Not only will the CABRINI movie make its debut on March 8th, International Women’s Day, this week, a new documentary about the Virgin of Guadalupe, (the Patroness of our province) — the vision of Mary, the mother of Jesus, seen by a 16th-century Mexican peasant — premiered Tuesday, February 13 at an event in Los Angeles attended by the city’s archbishop.
“Guadalupe: Madre de la Humanidad” (“Guadalupe: Mother of Humanity”), in Spanish with English subtitles, will run in more than 100 Regal and Cinemark theaters across the U.S. from Feb. 22 to Feb. 28.

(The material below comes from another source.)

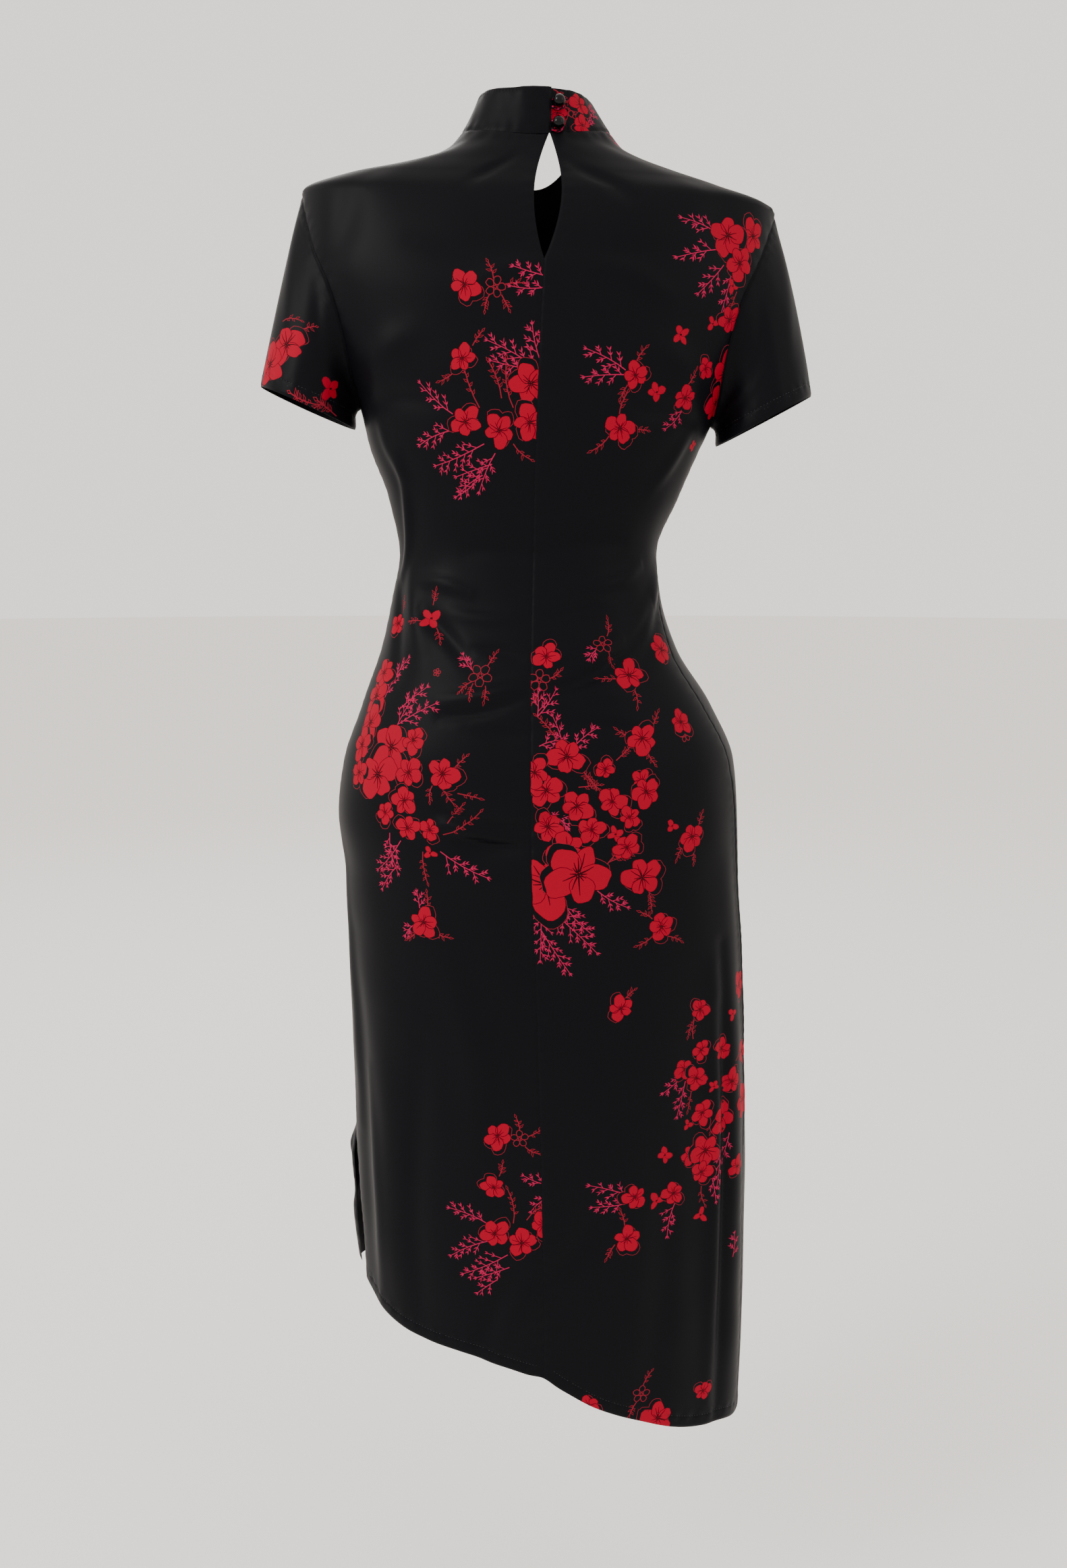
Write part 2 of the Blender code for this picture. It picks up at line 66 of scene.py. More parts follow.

The film, by the Spanish company Goya Producciones, features dramatized scenes of Our Lady of Guadalupe’s apparitions and interviews with those impacted by her, including LA Archbishop José Gomez. The film will also be released in hundreds of theaters in Latin America and Spain.
Narrated by Pepe Alonso, a presenter on the Eternal Word Television Network, the documentary stars Mexican actors Karyme Lozano, known for lead roles in many telenovelas, as the hostess, Angelica Chong as the Virgin of Guadalupe and Mario Alberto Hernandez as the man who saw the virgin, Juan Diego.
The filmmakers collected testimonies about the Virgin of Guadalupe’s miracles in the U.S. and Mexico, as well as Germany, a nod to the documentary’s title acknowledging Our Lady of Guadalupe’s impact far from Tepeyac Hill in Mexico, where the apparition occurred.
Our Lady of Guadalupe, the patron saint of Mexico, appeared to St. Juan Diego, an Indigenous convert to Catholicism, in December of 1531.
When the bishop did not believe Juan Diego’s account that Mary had requested a shrine be built on Tepeyac Hill, she appeared a second time to Juan Diego and ordered him to collect roses. As Juan Diego opened his cloak in the bishop’s presence to reveal the roses, the now-famous brown-skinned image of Our Lady of Guadalupe was displayed on his cloak.
Andrés Garrigó, a former journalist, was inspired to found the Spanish company Goya Producciones more than two decades ago.
Because there were already many documentaries telling the story of Our Lady of Guadalupe, Garrigó never expected Goya Producciones to make one, he said, but he finally responded to the many requests he got, including from Mexicans.